There are an estimated 11 million undocumented immigrants in the US, and during his campaign, Trump promised to send all undocumented immigrants back to their home countries, and even said immigrants admitted through government programs he disagreed with could be sent back.
Republican Donald Trump will be the 47th president after winning more than the required 270 Electoral Votes in the presidential election.
Trump won a majority of the vote among evangelical Christians, Catholics and Mormons.
Throughout the campaign, Harris tried to walk a tightrope between both sides as Israel’s war against Hamas in Gaza dragged on and spilled into Lebanon.
She refused to differentiate herself from Biden’s Middle East policy and emphasised that she was committed to Israel’s right to defend itself.
Harris has called for a cease-fire for many months and refused to preside over Prime Minister Benjamin Netanyahu’s address to Congress in April.
The Trump team, meanwhile, worked to capitalise on Arab American disillusionment with the Biden administration.
“We have to get this whole thing over with,” Trump said in Dearborn, Michigan, speaking of the continuing conflict in the Middle East. “We want to have peace. We want to have peace on earth.”
On the other hand, Trump has said that for a Jewish American not to vote for him “shows either a total lack of knowledge or great disloyalty.”
In April, Trump told radio host Hugh Hewitt “Israel is absolutely losing the PR war” and criticised the images being shown of Gaza in ruins.
“You’ve got to get it over with, and you have to get back to normalcy. And I’m not sure that I’m loving the way they’re doing it, because you’ve got to have victory,” Trump said, without directly answering whether he was “100 percent with Israel.”
In Las Vegas, Muslims snubbed Kamala Harris on Election Day over her stance on the Israel-Hamas war in Gaza, with about 80 percent rejecting her at the ballot box, an exit poll reveals.
Despite pre-election polling that put the veep at 41 percent support among Muslim voters, the Council on American-Islamic Relations’ exit survey shows she only garnered 20.3 percent — a precipitous drop from the 69 percent President Biden captured in 2020.
Green Party candidate Jill Stein elbowed Harris out of first place, winning 53 percent of Muslim voters, and President-elect Donald Trump even trumped Harris in the demo with 21.4 percent of those votes.
That’s an improvement from his performance four years ago, when he won just 17 percent of Muslims.
Stein and Trump both outperformed pre-election polling, which indicated they’d earn 42 percent and 10 percent support, respectively.
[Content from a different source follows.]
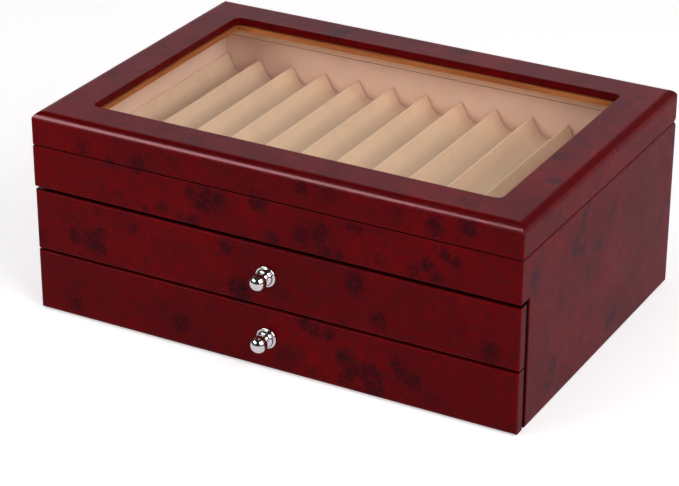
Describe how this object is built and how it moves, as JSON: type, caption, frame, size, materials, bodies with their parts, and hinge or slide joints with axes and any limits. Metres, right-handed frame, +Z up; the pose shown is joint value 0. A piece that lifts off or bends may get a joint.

Harris, on the other hand, underperformed the 41% support she was projected to receive pre-election. Haris fared even worse in Michigan, where Muslims form a crucial voting bloc. A slim 14.3 percent of Muslims there said she was their pick versus 59.1 percent for Stein and 22.4 percent for Trump.
“Our final exit poll of American Muslim voters confirms that opposition to the Biden administration’s support for the war on Gaza played a crucial role, leading to a sharp drop in support for Vice President Harris compared to the support President Biden received from Muslim voters in 2020,” said Robert S. McCaw, who heads government affairs for the group.
Arab and Muslim Americans in Michigan shifted away from the Democratic Party and toward President-elect Donald Trump in 2024. Trump won the state by more than 80,000 votes after losing it to outgoing President Joe Biden by more than 150,000 votes in 2020.
Trump won in Dearborn city, where more than half the population is of Middle Eastern or North African descent, by capturing 42 percent of votes to Harris’s 36 percent; the Green Party’s Jill Stein also took a substantial 18 percent of the vote in the city.